2 May 2022
Portfolio investors made few changes to petroleum positions last week as the outlook remained finely poised between offsetting uncertainties about a slowing economy, coronavirus lockdowns and Russia sanctions.
Hedge funds and other money managers trimmed their combined position in the six most important futures and options contracts by the equivalent of 2 million barrels over the week ending on April 26.
There were small reductions in both bullish long positions (-17 million barrels) and bearish short ones (-15 million) as funds reduced their risk exposure .
Purchases of NYMEX and ICE WTI (+13 million barrels) and U.S. diesel (+1 million barrels) were offset by sales of Brent (-14 million) and U.S. gasoline (-2 million) with no change in European gas oil.
As a result, the combined net position across all six contracts fell to just 550 million barrels (38th percentile since 2013) from a recent high of 761 million (70th percentile) in the middle of January.
Cross-cutting impacts from sanctions on Russia’s oil exports, China’s coronavirus lockdowns and a slowing global economy have made the future direction of prices less clear.

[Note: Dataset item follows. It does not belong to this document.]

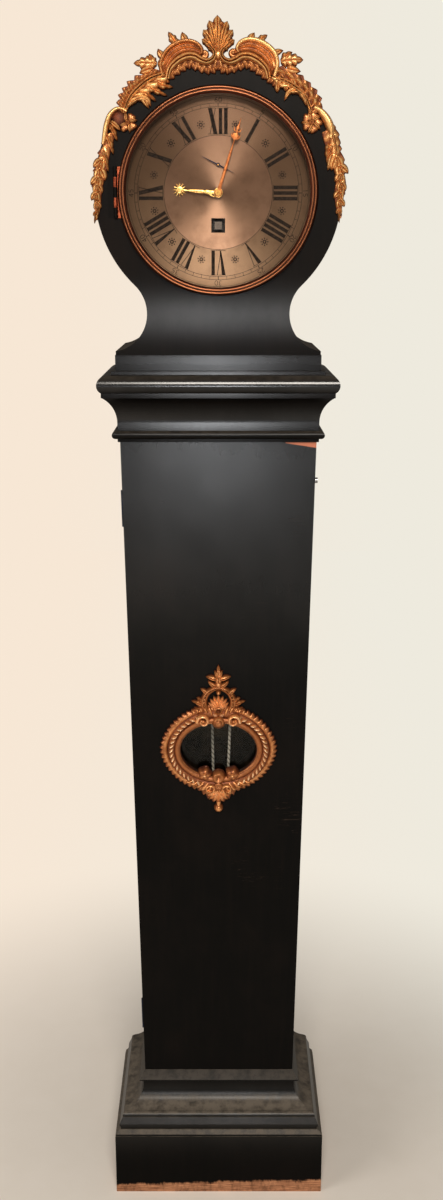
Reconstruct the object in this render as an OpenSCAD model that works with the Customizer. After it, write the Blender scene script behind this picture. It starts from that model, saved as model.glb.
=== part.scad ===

At the same time, elevated volatility has made it more expensive to maintain existing positions or initiate new ones.
Reflecting increased uncertainty and cost of positions, the total number of open futures contracts held by money managers and all other categories of traders fell for the ninth time in the last ten weeks.
Last week’s reduction of open interest by 13 million barrels takes the total reduction since the middle of February to 1,141 million barrels.